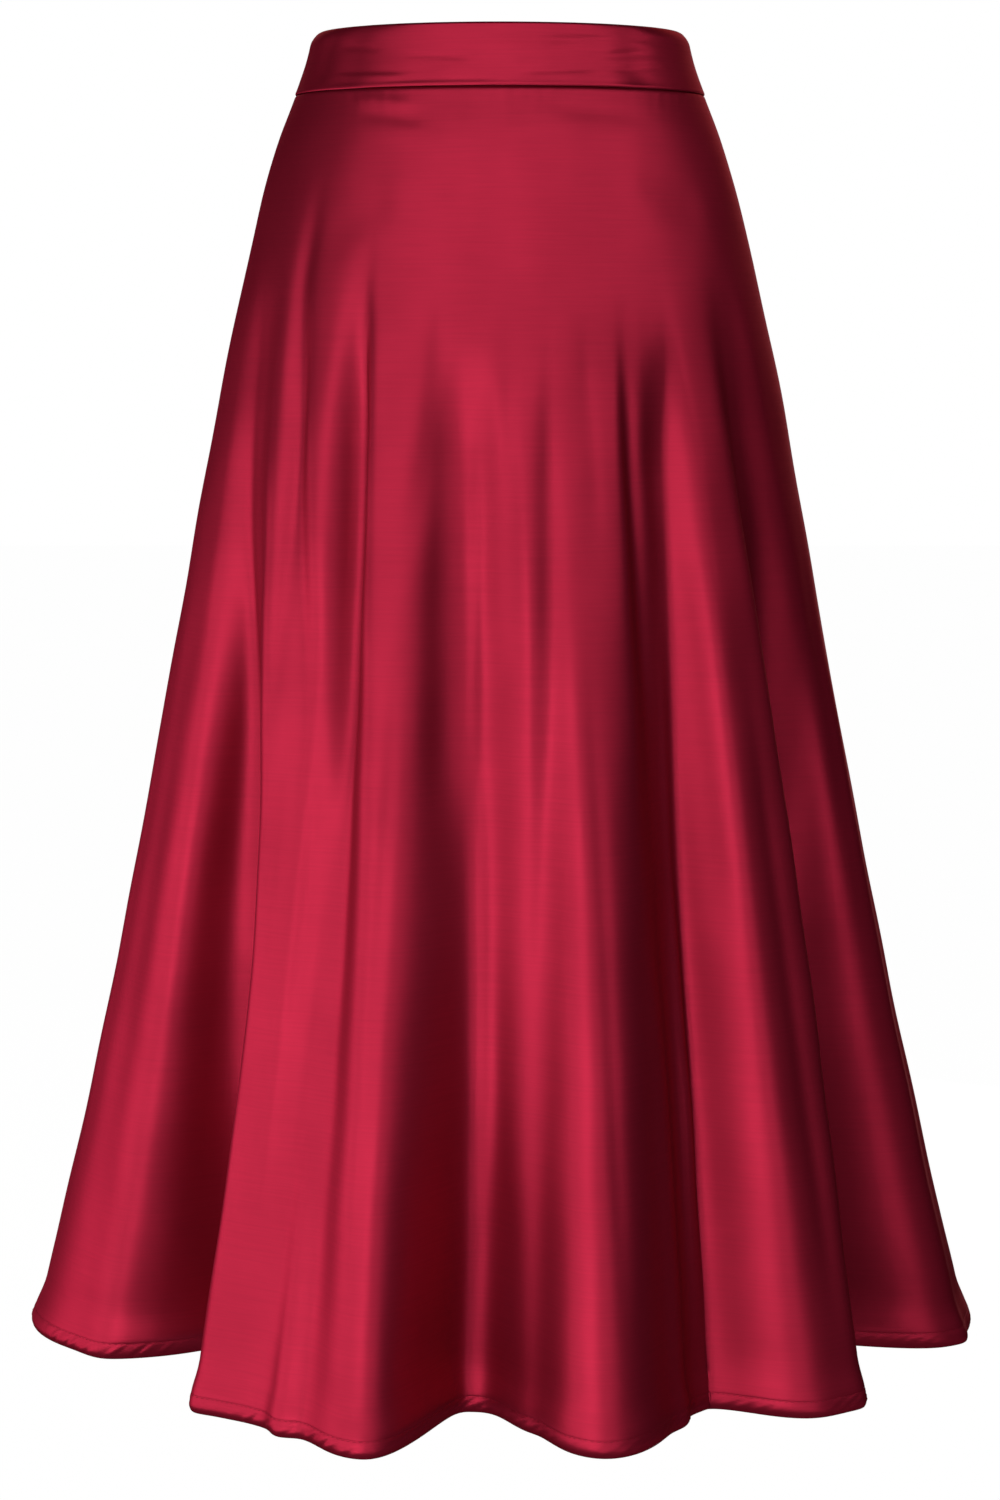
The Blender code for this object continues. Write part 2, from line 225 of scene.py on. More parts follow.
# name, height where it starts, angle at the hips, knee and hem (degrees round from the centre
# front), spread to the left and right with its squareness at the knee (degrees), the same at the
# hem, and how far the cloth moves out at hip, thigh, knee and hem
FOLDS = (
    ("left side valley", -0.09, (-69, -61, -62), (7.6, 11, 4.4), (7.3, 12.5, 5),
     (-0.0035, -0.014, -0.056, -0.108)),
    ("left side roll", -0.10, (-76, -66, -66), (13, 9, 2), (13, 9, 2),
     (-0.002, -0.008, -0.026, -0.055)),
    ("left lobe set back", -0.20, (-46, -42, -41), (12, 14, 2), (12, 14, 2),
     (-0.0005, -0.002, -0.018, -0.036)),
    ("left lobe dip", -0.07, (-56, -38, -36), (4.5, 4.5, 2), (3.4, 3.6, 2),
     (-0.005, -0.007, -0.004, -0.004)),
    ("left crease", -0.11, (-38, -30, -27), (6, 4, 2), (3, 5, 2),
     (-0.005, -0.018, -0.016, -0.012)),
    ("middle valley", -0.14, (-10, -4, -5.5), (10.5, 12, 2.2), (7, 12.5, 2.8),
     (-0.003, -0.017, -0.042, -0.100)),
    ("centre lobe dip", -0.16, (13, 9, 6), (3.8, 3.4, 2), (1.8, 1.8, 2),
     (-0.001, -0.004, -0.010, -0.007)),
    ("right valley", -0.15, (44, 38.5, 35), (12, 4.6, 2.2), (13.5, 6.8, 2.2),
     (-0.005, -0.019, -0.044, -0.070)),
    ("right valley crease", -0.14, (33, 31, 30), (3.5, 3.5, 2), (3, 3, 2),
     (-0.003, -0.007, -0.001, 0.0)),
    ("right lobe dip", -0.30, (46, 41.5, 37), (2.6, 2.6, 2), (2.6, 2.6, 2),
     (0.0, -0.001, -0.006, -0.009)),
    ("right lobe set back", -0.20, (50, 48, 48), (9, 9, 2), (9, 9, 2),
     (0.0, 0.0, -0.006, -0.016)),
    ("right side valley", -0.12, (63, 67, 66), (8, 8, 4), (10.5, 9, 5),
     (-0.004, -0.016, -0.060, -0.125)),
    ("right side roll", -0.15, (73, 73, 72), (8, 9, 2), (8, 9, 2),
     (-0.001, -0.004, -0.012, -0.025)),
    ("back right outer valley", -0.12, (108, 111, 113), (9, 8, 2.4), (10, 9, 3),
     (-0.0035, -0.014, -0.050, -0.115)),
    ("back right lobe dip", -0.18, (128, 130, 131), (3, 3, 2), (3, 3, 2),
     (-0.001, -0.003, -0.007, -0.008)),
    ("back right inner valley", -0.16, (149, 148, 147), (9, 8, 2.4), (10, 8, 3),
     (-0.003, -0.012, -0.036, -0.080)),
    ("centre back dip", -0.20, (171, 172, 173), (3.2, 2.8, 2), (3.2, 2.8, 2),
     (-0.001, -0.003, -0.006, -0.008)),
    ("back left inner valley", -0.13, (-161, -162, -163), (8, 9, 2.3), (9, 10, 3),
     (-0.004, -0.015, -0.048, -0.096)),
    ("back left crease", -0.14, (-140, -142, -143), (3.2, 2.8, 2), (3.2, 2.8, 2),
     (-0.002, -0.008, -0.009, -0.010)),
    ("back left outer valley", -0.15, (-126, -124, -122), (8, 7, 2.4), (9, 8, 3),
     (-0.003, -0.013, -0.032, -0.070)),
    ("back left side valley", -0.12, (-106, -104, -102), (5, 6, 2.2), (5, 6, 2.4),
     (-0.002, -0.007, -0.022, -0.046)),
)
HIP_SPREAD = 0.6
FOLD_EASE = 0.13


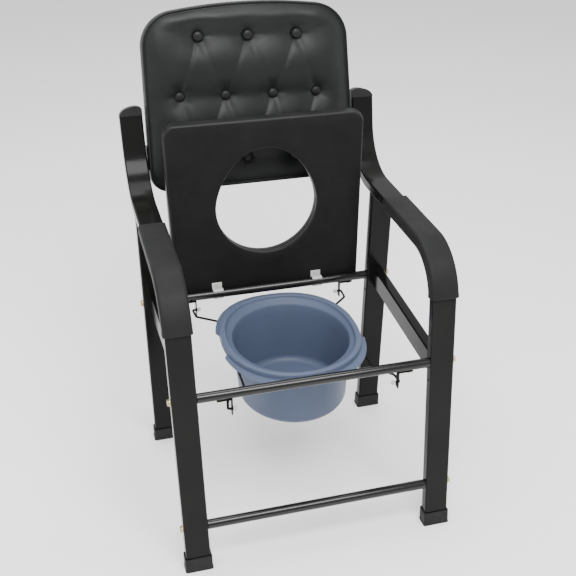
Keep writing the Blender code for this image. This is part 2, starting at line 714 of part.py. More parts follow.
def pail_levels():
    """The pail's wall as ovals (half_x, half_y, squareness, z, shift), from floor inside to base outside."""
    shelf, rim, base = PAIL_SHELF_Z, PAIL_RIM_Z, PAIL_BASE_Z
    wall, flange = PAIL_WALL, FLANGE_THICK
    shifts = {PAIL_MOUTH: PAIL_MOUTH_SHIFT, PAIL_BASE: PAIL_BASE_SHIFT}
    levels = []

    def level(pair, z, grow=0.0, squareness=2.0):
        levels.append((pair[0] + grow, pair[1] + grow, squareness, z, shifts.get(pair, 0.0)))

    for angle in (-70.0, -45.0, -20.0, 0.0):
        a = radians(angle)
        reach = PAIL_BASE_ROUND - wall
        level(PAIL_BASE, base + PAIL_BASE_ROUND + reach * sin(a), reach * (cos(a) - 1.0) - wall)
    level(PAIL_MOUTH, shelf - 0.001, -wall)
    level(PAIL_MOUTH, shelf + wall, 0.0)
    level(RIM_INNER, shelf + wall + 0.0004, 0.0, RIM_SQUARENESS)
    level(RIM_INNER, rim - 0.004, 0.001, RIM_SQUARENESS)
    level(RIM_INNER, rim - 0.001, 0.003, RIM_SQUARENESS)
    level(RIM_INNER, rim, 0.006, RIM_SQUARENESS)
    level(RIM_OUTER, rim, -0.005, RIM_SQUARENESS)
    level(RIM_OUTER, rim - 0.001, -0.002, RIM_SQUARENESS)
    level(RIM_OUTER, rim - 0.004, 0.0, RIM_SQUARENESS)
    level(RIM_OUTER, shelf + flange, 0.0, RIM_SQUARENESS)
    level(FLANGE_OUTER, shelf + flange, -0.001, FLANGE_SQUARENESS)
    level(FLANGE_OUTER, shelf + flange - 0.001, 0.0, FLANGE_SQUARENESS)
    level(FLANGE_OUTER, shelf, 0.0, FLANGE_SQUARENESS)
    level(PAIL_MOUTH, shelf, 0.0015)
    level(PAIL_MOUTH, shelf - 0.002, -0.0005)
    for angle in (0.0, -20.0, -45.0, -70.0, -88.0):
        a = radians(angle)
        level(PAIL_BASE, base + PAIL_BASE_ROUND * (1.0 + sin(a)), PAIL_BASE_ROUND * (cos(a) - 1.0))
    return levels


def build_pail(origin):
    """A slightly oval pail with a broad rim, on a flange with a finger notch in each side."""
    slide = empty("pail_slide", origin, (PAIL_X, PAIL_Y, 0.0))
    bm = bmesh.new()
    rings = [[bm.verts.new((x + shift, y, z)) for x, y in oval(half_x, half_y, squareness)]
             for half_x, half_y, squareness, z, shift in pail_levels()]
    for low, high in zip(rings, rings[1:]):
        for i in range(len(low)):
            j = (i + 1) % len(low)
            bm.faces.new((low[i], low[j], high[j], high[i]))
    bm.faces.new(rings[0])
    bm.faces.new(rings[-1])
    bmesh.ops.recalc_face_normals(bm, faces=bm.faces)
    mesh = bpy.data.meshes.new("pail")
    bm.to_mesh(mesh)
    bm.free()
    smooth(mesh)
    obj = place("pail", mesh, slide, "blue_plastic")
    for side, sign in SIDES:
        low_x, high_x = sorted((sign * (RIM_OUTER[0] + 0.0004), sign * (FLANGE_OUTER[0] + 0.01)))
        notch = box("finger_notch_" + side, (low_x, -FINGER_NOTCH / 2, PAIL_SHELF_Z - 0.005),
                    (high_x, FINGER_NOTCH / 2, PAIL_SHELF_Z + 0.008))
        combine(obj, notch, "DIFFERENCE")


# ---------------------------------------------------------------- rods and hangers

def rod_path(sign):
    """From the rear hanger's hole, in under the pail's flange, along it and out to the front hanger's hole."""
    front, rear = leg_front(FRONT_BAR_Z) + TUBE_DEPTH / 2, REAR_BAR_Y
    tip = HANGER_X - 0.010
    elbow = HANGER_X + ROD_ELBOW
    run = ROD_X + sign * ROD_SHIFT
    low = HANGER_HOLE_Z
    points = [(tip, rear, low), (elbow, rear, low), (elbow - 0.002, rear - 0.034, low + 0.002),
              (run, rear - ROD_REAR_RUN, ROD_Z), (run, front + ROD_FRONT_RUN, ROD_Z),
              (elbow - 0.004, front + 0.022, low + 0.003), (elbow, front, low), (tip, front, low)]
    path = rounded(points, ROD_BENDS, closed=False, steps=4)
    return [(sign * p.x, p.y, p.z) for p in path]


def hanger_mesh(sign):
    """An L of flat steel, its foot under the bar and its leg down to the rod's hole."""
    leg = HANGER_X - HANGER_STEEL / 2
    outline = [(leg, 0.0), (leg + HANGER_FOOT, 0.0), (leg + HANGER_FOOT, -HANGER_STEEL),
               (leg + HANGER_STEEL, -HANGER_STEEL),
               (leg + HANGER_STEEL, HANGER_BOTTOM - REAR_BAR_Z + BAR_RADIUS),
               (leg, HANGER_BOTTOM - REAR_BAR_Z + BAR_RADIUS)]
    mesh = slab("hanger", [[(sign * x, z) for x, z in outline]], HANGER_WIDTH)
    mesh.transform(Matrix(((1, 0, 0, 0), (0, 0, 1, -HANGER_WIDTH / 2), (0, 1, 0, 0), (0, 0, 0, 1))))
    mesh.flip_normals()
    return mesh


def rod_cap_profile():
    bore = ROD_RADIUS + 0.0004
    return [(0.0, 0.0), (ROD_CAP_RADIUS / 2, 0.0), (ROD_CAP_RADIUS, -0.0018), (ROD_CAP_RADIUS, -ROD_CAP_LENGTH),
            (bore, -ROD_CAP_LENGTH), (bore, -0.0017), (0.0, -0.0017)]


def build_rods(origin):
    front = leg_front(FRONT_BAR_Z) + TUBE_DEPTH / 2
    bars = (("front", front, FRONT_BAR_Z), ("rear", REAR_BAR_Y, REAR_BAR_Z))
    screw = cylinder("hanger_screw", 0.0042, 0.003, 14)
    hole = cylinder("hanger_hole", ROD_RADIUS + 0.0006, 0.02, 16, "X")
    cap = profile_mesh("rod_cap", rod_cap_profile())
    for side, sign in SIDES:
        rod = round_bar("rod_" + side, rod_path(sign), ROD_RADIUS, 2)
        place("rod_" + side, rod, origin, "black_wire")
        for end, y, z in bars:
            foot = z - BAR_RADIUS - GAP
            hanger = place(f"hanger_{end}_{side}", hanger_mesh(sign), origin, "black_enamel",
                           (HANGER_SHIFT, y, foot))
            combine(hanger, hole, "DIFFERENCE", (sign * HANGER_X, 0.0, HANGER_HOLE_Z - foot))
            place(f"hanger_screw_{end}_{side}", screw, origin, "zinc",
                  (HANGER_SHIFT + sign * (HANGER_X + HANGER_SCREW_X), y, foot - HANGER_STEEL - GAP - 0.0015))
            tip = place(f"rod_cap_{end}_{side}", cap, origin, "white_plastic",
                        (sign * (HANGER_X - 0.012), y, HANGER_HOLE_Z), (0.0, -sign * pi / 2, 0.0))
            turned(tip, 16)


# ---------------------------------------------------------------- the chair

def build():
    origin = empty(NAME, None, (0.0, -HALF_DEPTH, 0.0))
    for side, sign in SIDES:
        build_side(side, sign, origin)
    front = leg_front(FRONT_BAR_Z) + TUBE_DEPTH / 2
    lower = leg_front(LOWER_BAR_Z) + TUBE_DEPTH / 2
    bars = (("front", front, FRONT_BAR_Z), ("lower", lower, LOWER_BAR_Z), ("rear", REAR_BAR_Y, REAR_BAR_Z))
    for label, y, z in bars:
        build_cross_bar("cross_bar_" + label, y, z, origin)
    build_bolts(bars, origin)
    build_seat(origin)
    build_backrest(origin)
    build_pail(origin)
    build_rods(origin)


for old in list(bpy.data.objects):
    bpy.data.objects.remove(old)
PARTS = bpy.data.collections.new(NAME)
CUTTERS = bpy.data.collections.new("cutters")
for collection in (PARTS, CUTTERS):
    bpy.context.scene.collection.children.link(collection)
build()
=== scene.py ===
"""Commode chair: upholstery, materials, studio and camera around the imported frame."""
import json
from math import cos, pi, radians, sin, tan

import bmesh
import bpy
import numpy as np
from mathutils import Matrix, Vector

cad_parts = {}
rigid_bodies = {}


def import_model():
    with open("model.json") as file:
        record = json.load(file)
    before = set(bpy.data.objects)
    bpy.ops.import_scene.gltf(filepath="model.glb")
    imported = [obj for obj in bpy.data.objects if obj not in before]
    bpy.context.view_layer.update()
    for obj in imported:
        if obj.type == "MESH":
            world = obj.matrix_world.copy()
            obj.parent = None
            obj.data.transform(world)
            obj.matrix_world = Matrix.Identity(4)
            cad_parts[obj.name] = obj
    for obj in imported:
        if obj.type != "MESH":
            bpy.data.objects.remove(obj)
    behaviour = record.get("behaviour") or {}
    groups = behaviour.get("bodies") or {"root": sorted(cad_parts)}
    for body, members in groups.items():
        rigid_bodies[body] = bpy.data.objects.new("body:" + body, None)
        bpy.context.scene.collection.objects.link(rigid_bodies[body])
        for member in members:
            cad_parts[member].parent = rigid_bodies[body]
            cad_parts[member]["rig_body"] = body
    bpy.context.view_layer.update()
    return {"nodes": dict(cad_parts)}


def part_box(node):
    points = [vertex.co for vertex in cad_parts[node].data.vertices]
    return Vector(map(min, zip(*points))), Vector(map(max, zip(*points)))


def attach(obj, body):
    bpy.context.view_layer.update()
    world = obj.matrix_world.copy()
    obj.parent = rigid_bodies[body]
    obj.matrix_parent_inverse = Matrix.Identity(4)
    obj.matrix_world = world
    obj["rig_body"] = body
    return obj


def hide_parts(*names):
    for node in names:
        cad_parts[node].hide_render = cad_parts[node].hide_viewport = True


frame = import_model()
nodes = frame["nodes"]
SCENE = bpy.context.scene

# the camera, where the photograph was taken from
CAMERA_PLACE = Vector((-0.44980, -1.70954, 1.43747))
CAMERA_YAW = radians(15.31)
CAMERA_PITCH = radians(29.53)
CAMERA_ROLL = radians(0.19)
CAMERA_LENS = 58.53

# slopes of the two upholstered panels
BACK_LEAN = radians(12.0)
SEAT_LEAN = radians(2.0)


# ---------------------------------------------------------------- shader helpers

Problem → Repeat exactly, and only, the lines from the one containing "for node in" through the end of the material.

The response →
    for node in names:
        cad_parts[node].hide_render = cad_parts[node].hide_viewport = True


frame = import_model()
nodes = frame["nodes"]
SCENE = bpy.context.scene

# the camera, where the photograph was taken from
CAMERA_PLACE = Vector((-0.44980, -1.70954, 1.43747))
CAMERA_YAW = radians(15.31)
CAMERA_PITCH = radians(29.53)
CAMERA_ROLL = radians(0.19)
CAMERA_LENS = 58.53

# slopes of the two upholstered panels
BACK_LEAN = radians(12.0)
SEAT_LEAN = radians(2.0)


# ---------------------------------------------------------------- shader helpers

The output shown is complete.